People are really disappointed by Blair; that needs to be played on.
The campaign needs to start early in case Brown goes early during his honeymoon. I have heard from a TV political editor that there is definitely going to be a 100 days political firework display from Brown

I fully agree with your last paragraph David. Conservative spokesmen are without exception too damned reasonable these days. They should sometimes reflect some of the anger and bitterness at the behaviour of this government felt by so many today. This issue is very appropiate for that.

Jonathan @ 17.48:

I am sure that what you predict will happen:
"I have heard from a TV political editor that there is definitely going to be a 100 days political firework display from Brown".

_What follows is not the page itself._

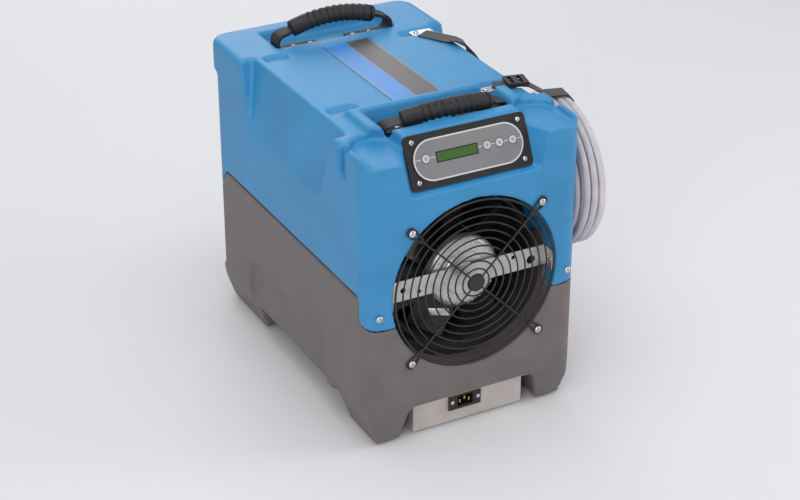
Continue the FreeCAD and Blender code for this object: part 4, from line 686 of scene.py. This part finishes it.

Again, I think we can turn that against him, because he and Blair have run the show for 10 years and therefore everything that has gone badly in that time - from the Iraq war to largely closing down the NHS from January to the end of March - has got Brown's fingerprints on it.
If it is more of the same - but with more focus and energy - then the tories have to point clearly to a better way of doing things.
Unfortunately, if Miliband runs and wins, we might have more of a fight on our hands.

David, do you really think so? To me, Miliband has an inner insecurity that would prevent him from throwing his hat in the ring.

Annabel @ 23.20
I don't really know enough about Miliband yet, so we will have to wait just a little longer to see what he decides to do.
In his place, I would not stand this time but let Brown get in and hope that Brown loses the next election comprehensively, so Miliband can come to the aid of his party in opposition. He has time on his side.
But I do feel he comes over quite well on TV and I get the feeling that Defra is no longer such a shambles.
The main thing though that contrasts him sharply with Brown is that he has got a reasonably clean pair of hands and can produce the sort of policies he is already hinting at (i.e. quite different from Blair's) without our being able to label him as a hypocrite (unlike Brown if he tries the same thing).